» REQUIRED WORK
Every line must be returned precisely as it is written.

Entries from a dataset
════════════════
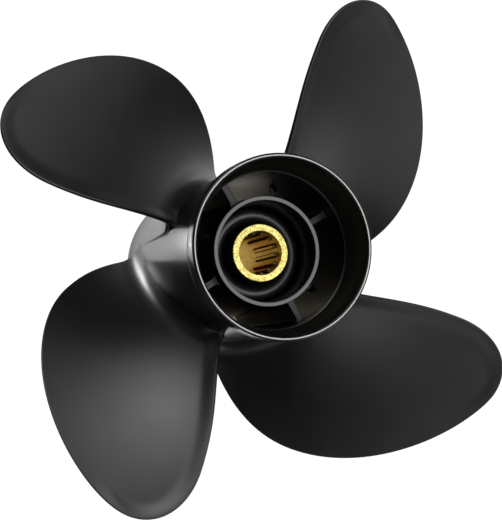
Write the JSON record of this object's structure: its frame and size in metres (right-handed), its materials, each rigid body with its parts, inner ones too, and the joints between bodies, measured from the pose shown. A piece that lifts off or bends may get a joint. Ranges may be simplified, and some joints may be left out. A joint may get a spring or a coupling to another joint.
{
  "type": "outboard-motor propeller",
  "caption": "Right-hand boat propeller for an outboard motor: broad raked blades on an exhaust barrel, with a rubber-mounted splined brass drive sleeve in its hub.",
  "frame": {"origin": "centre of the barrel's front end face, on the shaft axis", "axes": "+Z along the shaft axis towards the stern, +X through the tip of blade_1"},
  "size_m": [0.3424, 0.3424, 0.161],
  "materials": {
    "casting": "satin black enamel over cast aluminium",
    "bushing": "moulded, slightly shiny",
    "sleeve": "sawn and broached, unpolished"
  },
  "bodies": {
    "root": {"outer_barrel": "casting", "aft_ring": "casting", "inner_hub": "casting", "rib_1": "casting", "rib_2": "casting", "rib_3": "casting", "rib_4": "casting", "blade_1": "casting", "blade_2": "casting", "blade_3": "casting", "blade_4": "casting", "rubber_bushing": "bushing", "drive_sleeve": "sleeve"}
  },
  "joints": []
}
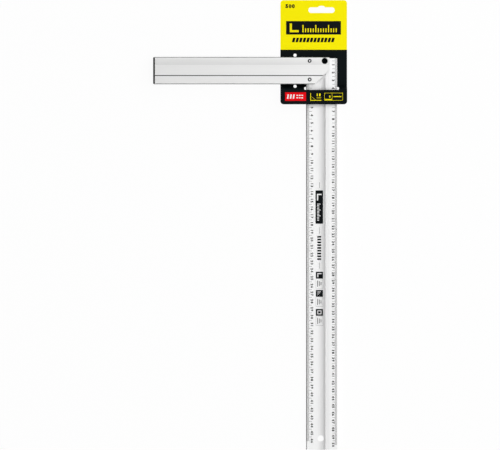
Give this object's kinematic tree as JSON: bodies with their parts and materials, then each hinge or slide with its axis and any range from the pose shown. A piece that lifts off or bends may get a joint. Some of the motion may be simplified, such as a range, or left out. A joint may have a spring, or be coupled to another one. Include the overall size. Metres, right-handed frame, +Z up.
{
  "type": "carpenter's square",
  "caption": "Riveted aluminium carpenter's square: hollow extruded stock and a printed metric blade at a right angle, threaded through a folded hang card.",
  "frame": {"origin": "middle of the footprint of square and card, on the ground that the card lies on", "axes": "+Z up out of the printed faces, blade along Y with its free end at -Y, stock along X with its capped end at -X"},
  "size_m": [0.25, 0.5802, 0.0169],
  "materials": {
    "stock": "satin anodised extrusion",
    "blade": "satin anodised, printed scales",
    "rivet": "bright pressed head",
    "spacer": "plain cut sleeve",
    "cap": "fine moulded grain",
    "card": "printed and varnished, yellow head over black"
  },
  "bodies": {
    "square": {"stock": "stock", "blade": "blade", "end_cap": "cap", "rivet_outer": "rivet", "rivet_inner": "rivet", "spacer_outer_front": "spacer", "spacer_outer_rear": "spacer", "spacer_inner_front": "spacer", "spacer_inner_rear": "spacer"},
    "hang_card": {"hang_card": "card"}
  },
  "joints": [
    {"name": "card_slide", "type": "slide", "parent": "square", "child": "hang_card", "axis": [0, -1, 0], "range_m": [0, 0.48]}
  ]
}
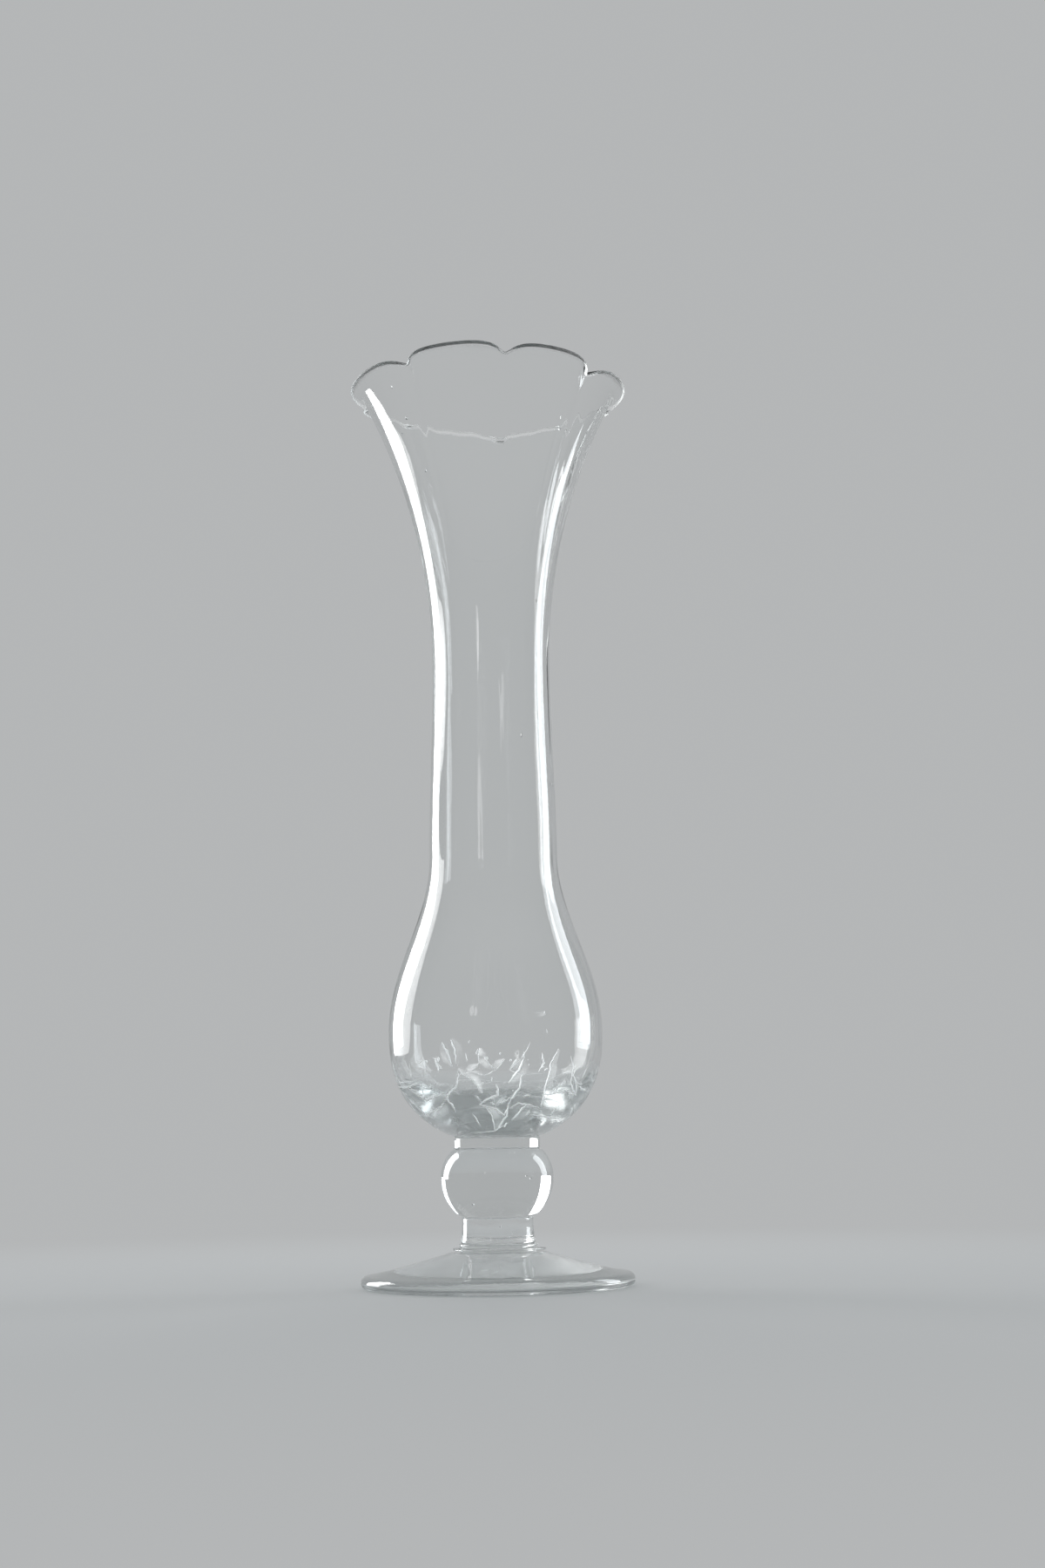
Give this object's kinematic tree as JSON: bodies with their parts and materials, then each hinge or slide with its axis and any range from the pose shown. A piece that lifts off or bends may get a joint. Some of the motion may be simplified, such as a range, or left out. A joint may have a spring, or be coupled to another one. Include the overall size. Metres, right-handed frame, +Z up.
{
  "type": "bud vase",
  "caption": "Slender footed bud vase in clear glass: cone foot, ball knop, round bulb, narrow neck and a flared, crimped lip.",
  "frame": {"origin": "on the table, under the middle of the foot", "axes": "+Z up along the vase's axis; -Y is the front, the side that the picture shows; +X is to its right"},
  "size_m": [0.0622, 0.0615, 0.2008],
  "materials": {
    "foot_glass": "clear pressed and fire-polished glass, solid",
    "stem_glass": "clear hot-worked glass, solid, with a few seeds",
    "vessel_glass": "clear blown glass, fire-polished, crackled in the lower bulb"
  },
  "bodies": {
    "root": {"foot": "foot_glass", "foot_wafer": "stem_glass", "stem_collar": "stem_glass", "knop": "stem_glass", "upper_collar": "stem_glass", "vessel": "vessel_glass"}
  },
  "joints": []
}
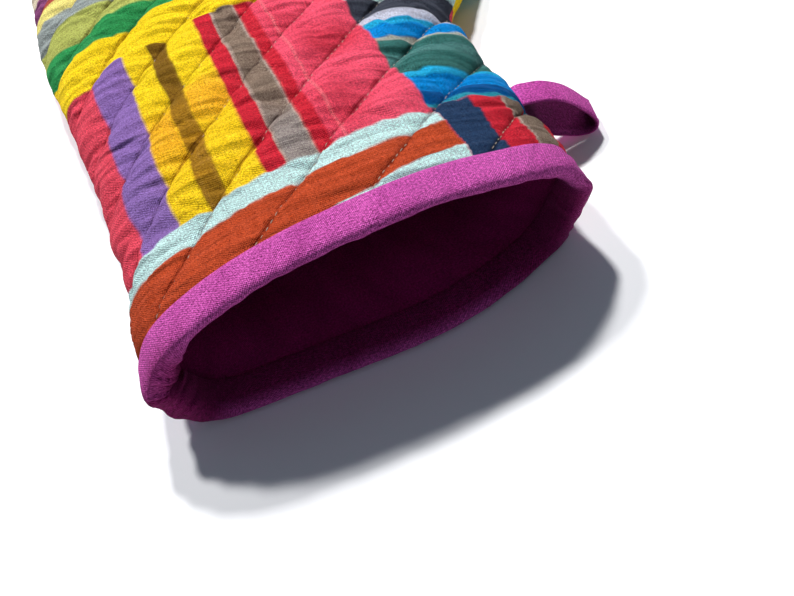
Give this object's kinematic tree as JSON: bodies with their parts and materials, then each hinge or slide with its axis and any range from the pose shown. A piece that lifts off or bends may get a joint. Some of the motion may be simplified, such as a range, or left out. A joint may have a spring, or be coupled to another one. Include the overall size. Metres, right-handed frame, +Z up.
{
  "type": "oven mitt",
  "caption": "Quilted padded mitt lying palm up: open bound cuff, flat finger pocket that curls, thumb that folds over the palm and a small hanging loop on the side seam.",
  "frame": {"origin": "on the table under the middle of the mitt's box", "axes": "+Y from the cuff mouth to the fingertips, +X towards the side the thumb is on, +Z up through the palm panel"},
  "size_m": [0.2054, 0.325, 0.0543],
  "materials": {
    "printed_cotton": "quilted plain-weave cotton printed with painted stripes in red, orange, yellow, pink, purple, green, blue and taupe",
    "batting": "soft cotton wadding",
    "insulation": "needled polyester with a reflecting film",
    "lining_cotton": "plain wine-magenta cotton, matt",
    "binding_cotton": "two-tone magenta plain-weave cotton, matt",
    "loop_cotton": "two-tone magenta plain-weave cotton, matt"
  },
  "bodies": {
    "hand": {"outer_palm_hand": "printed_cotton", "outer_back_hand": "printed_cotton", "batting_palm_hand": "batting", "batting_back_hand": "batting", "insulation_palm_hand": "insulation", "insulation_back_hand": "insulation", "lining_palm_hand": "lining_cotton", "lining_back_hand": "lining_cotton", "cuff_binding": "binding_cotton"},
    "fingers": {"outer_palm_fingers": "printed_cotton", "outer_back_fingers": "printed_cotton", "batting_palm_fingers": "batting", "batting_back_fingers": "batting", "insulation_palm_fingers": "insulation", "insulation_back_fingers": "insulation", "lining_palm_fingers": "lining_cotton", "lining_back_fingers": "lining_cotton"},
    "thumb": {"outer_palm_thumb": "printed_cotton", "outer_back_thumb": "printed_cotton", "batting_palm_thumb": "batting", "batting_back_thumb": "batting", "insulation_palm_thumb": "insulation", "insulation_back_thumb": "insulation", "lining_palm_thumb": "lining_cotton", "lining_back_thumb": "lining_cotton"},
    "loop": {"hanging_loop": "loop_cotton"}
  },
  "joints": [
    {"name": "finger_curl", "type": "hinge", "parent": "hand", "child": "fingers", "pos_m": [-0.03296, 0.0595, 0.028], "axis": [1, 0, 0], "range_deg": [0, 50], "stiffness_Nm_per_rad": 0.05},
    {"name": "thumb_close", "type": "hinge", "parent": "hand", "child": "thumb", "pos_m": [0.04954, -0.0045, 0.0245], "axis": [0.1494, -0.9888, 0], "range_deg": [0, 40], "stiffness_Nm_per_rad": 0.03},
    {"name": "loop_swing", "type": "hinge", "parent": "hand", "child": "loop", "pos_m": [0.05114, -0.104, 0.021], "axis": [0, -1, 0], "range_deg": [-30, 50]}
  ]
}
════════════════
» THE OUTPUT
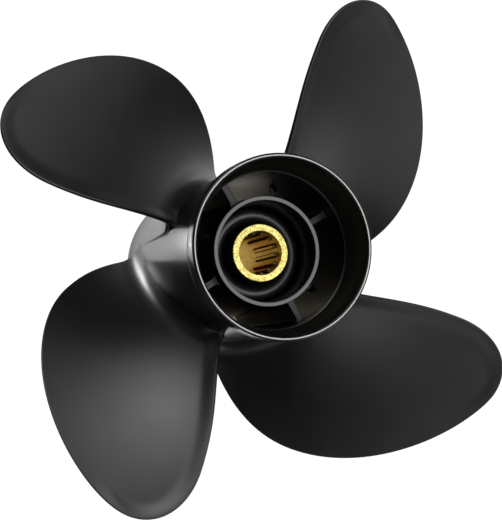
Write the JSON record of this object's structure: its frame and size in metres (right-handed), its materials, each rigid body with its parts, inner ones too, and the joints between bodies, measured from the pose shown. A piece that lifts off or bends may get a joint. Ranges may be simplified, and some joints may be left out. A joint may get a spring or a coupling to another joint.
{
  "type": "outboard-motor propeller",
  "caption": "Right-hand boat propeller for an outboard motor: broad raked blades on an exhaust barrel, with a rubber-mounted splined brass drive sleeve in its hub.",
  "frame": {"origin": "centre of the barrel's front end face, on the shaft axis", "axes": "+Z along the shaft axis towards the stern, +X through the tip of blade_1"},
  "size_m": [0.3424, 0.3424, 0.161],
  "materials": {
    "casting": "satin black enamel over cast aluminium",
    "bushing": "moulded, slightly shiny",
    "sleeve": "sawn and broached, unpolished"
  },
  "bodies": {
    "root": {"outer_barrel": "casting", "aft_ring": "casting", "inner_hub": "casting", "rib_1": "casting", "rib_2": "casting", "rib_3": "casting", "rib_4": "casting", "blade_1": "casting", "blade_2": "casting", "blade_3": "casting", "blade_4": "casting", "rubber_bushing": "bushing", "drive_sleeve": "sleeve"}
  },
  "joints": []
}
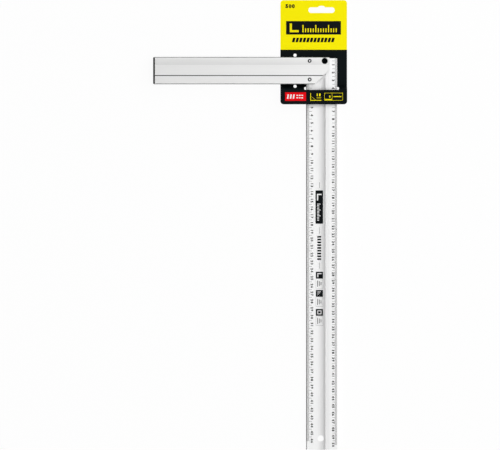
Give this object's kinematic tree as JSON: bodies with their parts and materials, then each hinge or slide with its axis and any range from the pose shown. A piece that lifts off or bends may get a joint. Some of the motion may be simplified, such as a range, or left out. A joint may have a spring, or be coupled to another one. Include the overall size. Metres, right-handed frame, +Z up.
{
  "type": "carpenter's square",
  "caption": "Riveted aluminium carpenter's square: hollow extruded stock and a printed metric blade at a right angle, threaded through a folded hang card.",
  "frame": {"origin": "middle of the footprint of square and card, on the ground that the card lies on", "axes": "+Z up out of the printed faces, blade along Y with its free end at -Y, stock along X with its capped end at -X"},
  "size_m": [0.25, 0.5802, 0.0169],
  "materials": {
    "stock": "satin anodised extrusion",
    "blade": "satin anodised, printed scales",
    "rivet": "bright pressed head",
    "spacer": "plain cut sleeve",
    "cap": "fine moulded grain",
    "card": "printed and varnished, yellow head over black"
  },
  "bodies": {
    "square": {"stock": "stock", "blade": "blade", "end_cap": "cap", "rivet_outer": "rivet", "rivet_inner": "rivet", "spacer_outer_front": "spacer", "spacer_outer_rear": "spacer", "spacer_inner_front": "spacer", "spacer_inner_rear": "spacer"},
    "hang_card": {"hang_card": "card"}
  },
  "joints": [
    {"name": "card_slide", "type": "slide", "parent": "square", "child": "hang_card", "axis": [0, -1, 0], "range_m": [0, 0.48]}
  ]
}
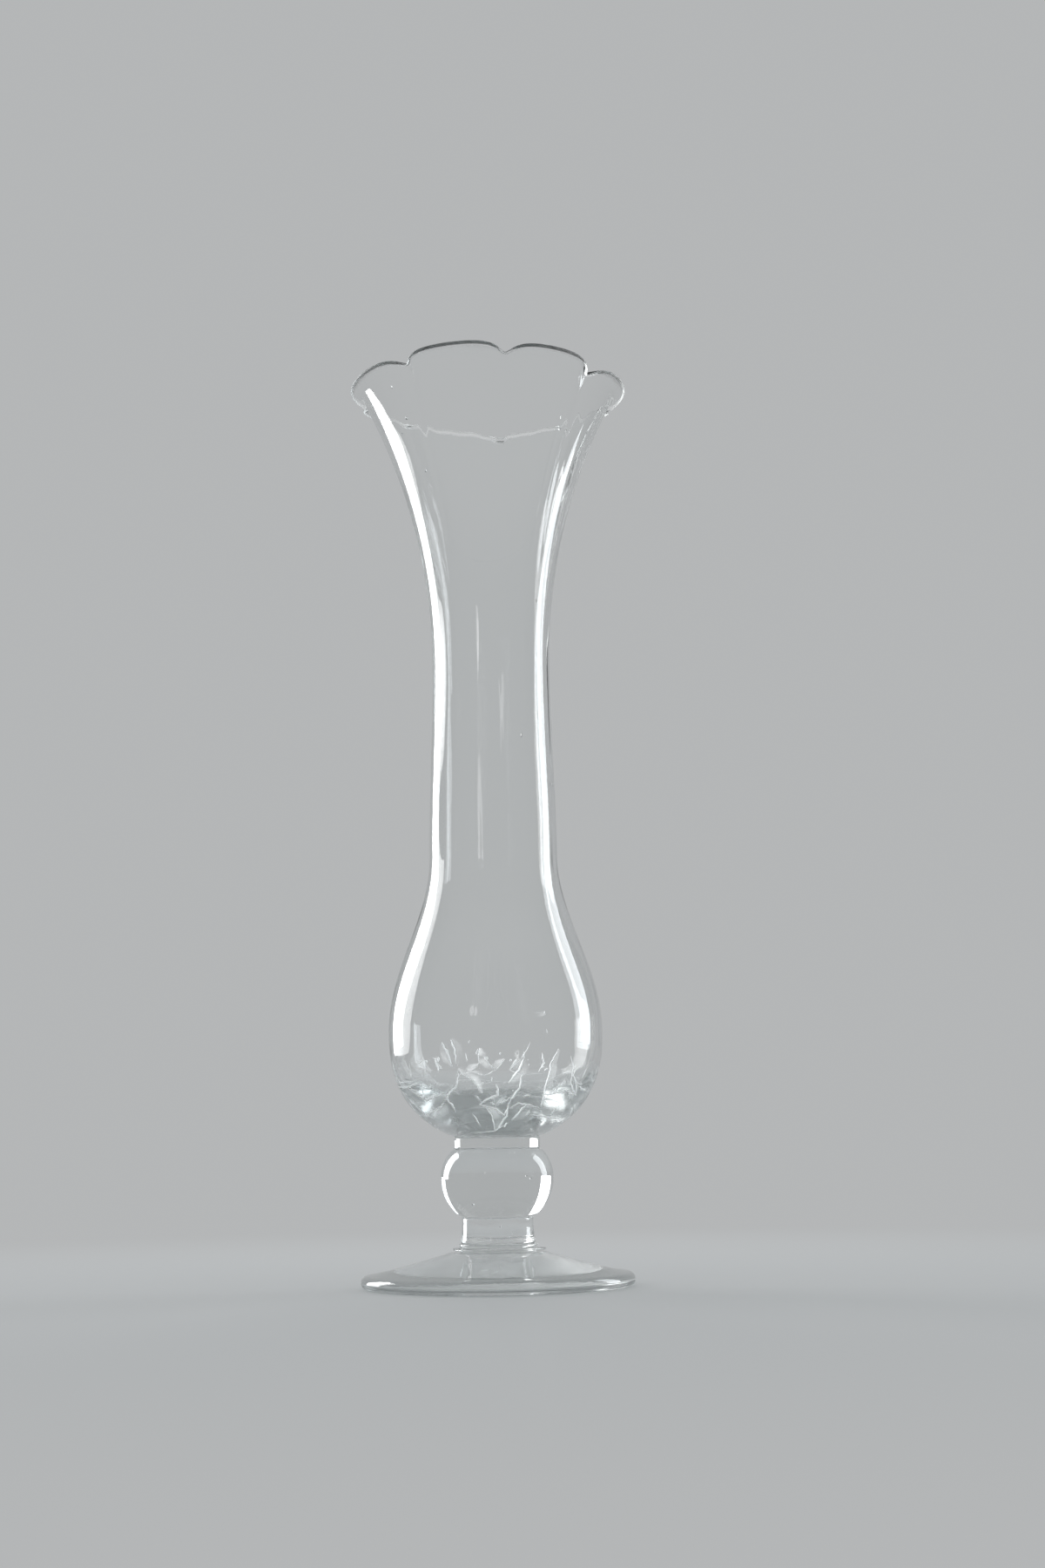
Give this object's kinematic tree as JSON: bodies with their parts and materials, then each hinge or slide with its axis and any range from the pose shown. A piece that lifts off or bends may get a joint. Some of the motion may be simplified, such as a range, or left out. A joint may have a spring, or be coupled to another one. Include the overall size. Metres, right-handed frame, +Z up.
{
  "type": "bud vase",
  "caption": "Slender footed bud vase in clear glass: cone foot, ball knop, round bulb, narrow neck and a flared, crimped lip.",
  "frame": {"origin": "on the table, under the middle of the foot", "axes": "+Z up along the vase's axis; -Y is the front, the side that the picture shows; +X is to its right"},
  "size_m": [0.0622, 0.0615, 0.2008],
  "materials": {
    "foot_glass": "clear pressed and fire-polished glass, solid",
    "stem_glass": "clear hot-worked glass, solid, with a few seeds",
    "vessel_glass": "clear blown glass, fire-polished, crackled in the lower bulb"
  },
  "bodies": {
    "root": {"foot": "foot_glass", "foot_wafer": "stem_glass", "stem_collar": "stem_glass", "knop": "stem_glass", "upper_collar": "stem_glass", "vessel": "vessel_glass"}
  },
  "joints": []
}
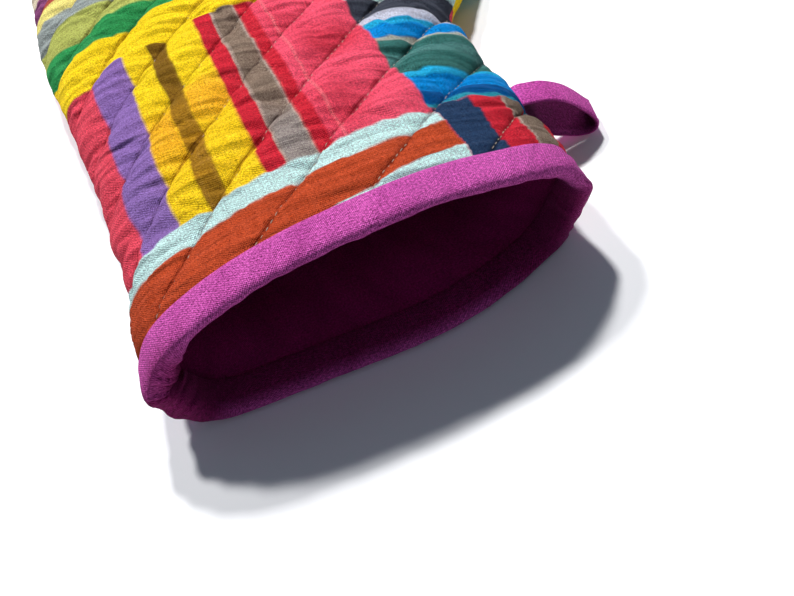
Give this object's kinematic tree as JSON: bodies with their parts and materials, then each hinge or slide with its axis and any range from the pose shown. A piece that lifts off or bends may get a joint. Some of the motion may be simplified, such as a range, or left out. A joint may have a spring, or be coupled to another one. Include the overall size. Metres, right-handed frame, +Z up.
{
  "type": "oven mitt",
  "caption": "Quilted padded mitt lying palm up: open bound cuff, flat finger pocket that curls, thumb that folds over the palm and a small hanging loop on the side seam.",
  "frame": {"origin": "on the table under the middle of the mitt's box", "axes": "+Y from the cuff mouth to the fingertips, +X towards the side the thumb is on, +Z up through the palm panel"},
  "size_m": [0.2054, 0.325, 0.0543],
  "materials": {
    "printed_cotton": "quilted plain-weave cotton printed with painted stripes in red, orange, yellow, pink, purple, green, blue and taupe",
    "batting": "soft cotton wadding",
    "insulation": "needled polyester with a reflecting film",
    "lining_cotton": "plain wine-magenta cotton, matt",
    "binding_cotton": "two-tone magenta plain-weave cotton, matt",
    "loop_cotton": "two-tone magenta plain-weave cotton, matt"
  },
  "bodies": {
    "hand": {"outer_palm_hand": "printed_cotton", "outer_back_hand": "printed_cotton", "batting_palm_hand": "batting", "batting_back_hand": "batting", "insulation_palm_hand": "insulation", "insulation_back_hand": "insulation", "lining_palm_hand": "lining_cotton", "lining_back_hand": "lining_cotton", "cuff_binding": "binding_cotton"},
    "fingers": {"outer_palm_fingers": "printed_cotton", "outer_back_fingers": "printed_cotton", "batting_palm_fingers": "batting", "batting_back_fingers": "batting", "insulation_palm_fingers": "insulation", "insulation_back_fingers": "insulation", "lining_palm_fingers": "lining_cotton", "lining_back_fingers": "lining_cotton"},
    "thumb": {"outer_palm_thumb": "printed_cotton", "outer_back_thumb": "printed_cotton", "batting_palm_thumb": "batting", "batting_back_thumb": "batting", "insulation_palm_thumb": "insulation", "insulation_back_thumb": "insulation", "lining_palm_thumb": "lining_cotton", "lining_back_thumb": "lining_cotton"},
    "loop": {"hanging_loop": "loop_cotton"}
  },
  "joints": [
    {"name": "finger_curl", "type": "hinge", "parent": "hand", "child": "fingers", "pos_m": [-0.03296, 0.0595, 0.028], "axis": [1, 0, 0], "range_deg": [0, 50], "stiffness_Nm_per_rad": 0.05},
    {"name": "thumb_close", "type": "hinge", "parent": "hand", "child": "thumb", "pos_m": [0.04954, -0.0045, 0.0245], "axis": [0.1494, -0.9888, 0], "range_deg": [0, 40], "stiffness_Nm_per_rad": 0.03},
    {"name": "loop_swing", "type": "hinge", "parent": "hand", "child": "loop", "pos_m": [0.05114, -0.104, 0.021], "axis": [0, -1, 0], "range_deg": [-30, 50]}
  ]
}